La vente des forêts nationales vise au fond à asseoir le crédit de l’État sur la Nature de la nation. Il est donc logique que les ultras se soient au contraire employés à démontrer les dangers de ce programme : en connectant le crédit d’un État impécunieux aux forêts, le gouvernement risquait de bouleverser les climats de la France. Selon Louis de Bonald : « Si la France avait un ennemi acharné à sa perte […] comme il ne pourrait tarir les mers qui baignent ses côtes, ôter à son sol sa fertilité naturelle, ni à l’air sa salubrité, il ferait vendre ses forêts. » Castelbajac, lui, prend l’exemple des départements du Midi « dévastés annuellement [par les orages] depuis que les cimes dépouillées de nos montagnes attestent aussi le passage d’une révolution ». En mars 1817, au pire des troubles frumentaires, Chateaubriand proclame à la Chambre des pairs : « Partout où les arbres ont disparu, l’homme a été puni de son imprévoyance : je puis vous dire mieux qu’un autre, Messieurs, ce que produit la présence ou l’absence des forêts, puisque j’ai vu les solitudes du Nouveau Monde où la nature semble naître, et les déserts de la vieille Arabie où la création paraît expirer. »
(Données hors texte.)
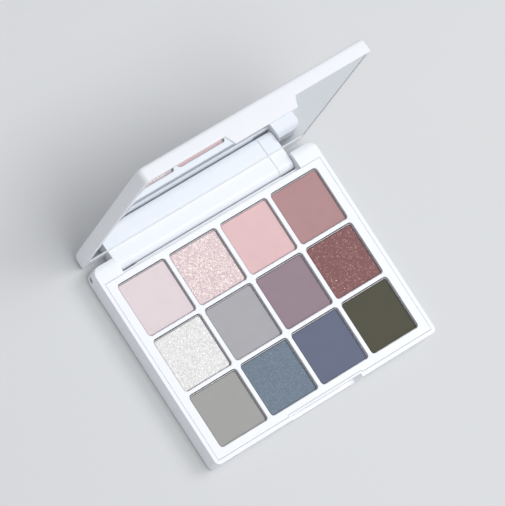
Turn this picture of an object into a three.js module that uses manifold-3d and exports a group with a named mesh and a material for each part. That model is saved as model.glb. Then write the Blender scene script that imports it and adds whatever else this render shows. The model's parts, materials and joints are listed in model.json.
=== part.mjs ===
// Twelve-shade eyeshadow palette: a flat box with a mirrored lid on a rear pin hinge.
// Millimetres. +Z is up, +X is to the right and -Y is the front, where the lid opens.
// The origin is the middle of the underside. The lid is drawn closed and then swung open.
import * as THREE from 'three';
import { mergeVertices } from 'three/addons/utils/BufferGeometryUtils.js';
import Module from 'manifold-3d';

const wasm = await Module();
wasm.setup();

// ---------------------------------------------------------------- driving dimensions
const WIDTH = 92.8; // case, along X
const DEPTH = 74.4; // base, along Y
const FRONT = -DEPTH / 2;
const BACK = DEPTH / 2;
const FRONT_CORNER_R = 1.8;
const BACK_CORNER_R = 3.0;
const WALL = 1.4;
const CLEARANCE = 0.3; // between the lid and the base

const BASE_HEIGHT = 7.3;
const FLOOR_THICKNESS = 1.2;
const BASE_EDGE_R = 1.0;
const EAR_EDGE_R = 3.0;
const EAR_TOP_R = 4.55; // round the hinge axis, so that the lid's rim swings clear

const HINGE_Y = 34.8;
const HINGE_Z = 2.75;
const OPEN_ANGLE = 95.2; // degrees, the lid's stop
const PIN_R = 0.8;
const BORE_R = 1.0;
const PIN_OUTER_X = 45.9;
const PIN_INNER_X = 33.4;

const LUG_R = 2.4;
const LUG_CLEARANCE = 0.2; // round the lug, in the base's slot
const LUG_HALF = 36.7;
const COLLAR_R = 2.7;
const COLLAR_WIDTH = 6.0;
const SLOT_WALL_Z = 5.2; // top of the base's wall in front of the lug
const SLOT_EDGE_R = 0.5;
const EAR_INNER_X = LUG_HALF + CLEARANCE;

const RIM_Z = 7.5; // the lid's rim when shut
const LID_THICKNESS = 5.1;
const LID_BACK = HINGE_Y + 2.0;
const LID_EDGE_R = 1.2;
const LID_BACK_EDGE_R = 3.0;
const LID_RIM_EDGE = 0.3;

const MIRROR_BACK = 31.0;
const MIRROR_THICKNESS = 1.6;
const MIRROR_RECESS = 0.2;
const TAPE_THICKNESS = 0.4;
const TAPE_MARGIN = 3.0;
const GLUE_GAP = 0.25;
const LID_RIM = 1.4;

const TAB_HALF = 13.0; // at the tab's lower edge
const TAB_FLARE = 1.4; // more on each side at the rim
const TAB_DROP = 3.7;
const TAB_THICKNESS = 1.0;
const TAB_CORNER_R = 0.8;
const NOTCH_WALL_Y = FRONT + TAB_THICKNESS + CLEARANCE;
const CATCH_HALF = 7.0;
const CATCH_Z = 4.7;
const CATCH_R = 0.45;
const CATCH_PROUD = 0.2;

const COLUMNS = 4;
const ROWS = 3;
const PITCH_X = 21.28;
const PITCH_Y = 21.06;
const GRID_Y = -2.05; // middle of the grid of pans
const OPENING = 19.8;
const OPENING_R = 1.3;
const TRAY_PLATE = 1.2;
const TRAY_GAP = 0.08;
const TRAY_BACK = 30.95;
const WELL_WALL = 1.1;
const WELL_BOTTOM = 2.0;
const WELL_FLOOR = 3.0;
const EJECT_HOLE_R = 2.0;

const PAN = 19.5;
const PAN_R = 1.2;
const PAN_WALL = 0.25;
const PAN_FORWARD = 0.11; // each pan sits towards the front of its well
const PAN_LIFT = 0.05;
const PAN_RIM_Z = 6.55;
const CAKE_GAP = 0.03;
const CAKE_TOP_Z = 6.45;

// Row 0 is the back row, and column 0 is at the left.
const SHADES = [
  [['pale_lilac', 0xddd2da], ['pink_glitter', 0xe3c9ca], ['baby_pink', 0xe8bfc6], ['dusty_rose', 0xb98f92]],
  [['silver_glitter', 0xe2e2de], ['cool_grey', 0xaeacb0], ['mauve', 0x9f8a99], ['wine_glitter', 0x8f5f62]],
  [['stone_grey', 0xa5a6a2], ['teal_shimmer', 0x6e8390], ['slate_violet', 0x6e6f89], ['olive_brown', 0x565146]],
];

// ---------------------------------------------------------------- geometry helpers
const ARC_STEPS = 7;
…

Si c’est en France et sous la Restauration que la question du changement climatique devient véritablement une affaire d’État (et en 1821 le gouvernement ultra, désormais au pouvoir, lancera une enquête nationale sur le changement climatique), c’est que s’y entrecroisent les effets du Tambora et ceux de Waterloo, le contexte météorologique européen et les conséquences financières de la défaite, la fin du petit âge glaciaire et les soubresauts des révolutions.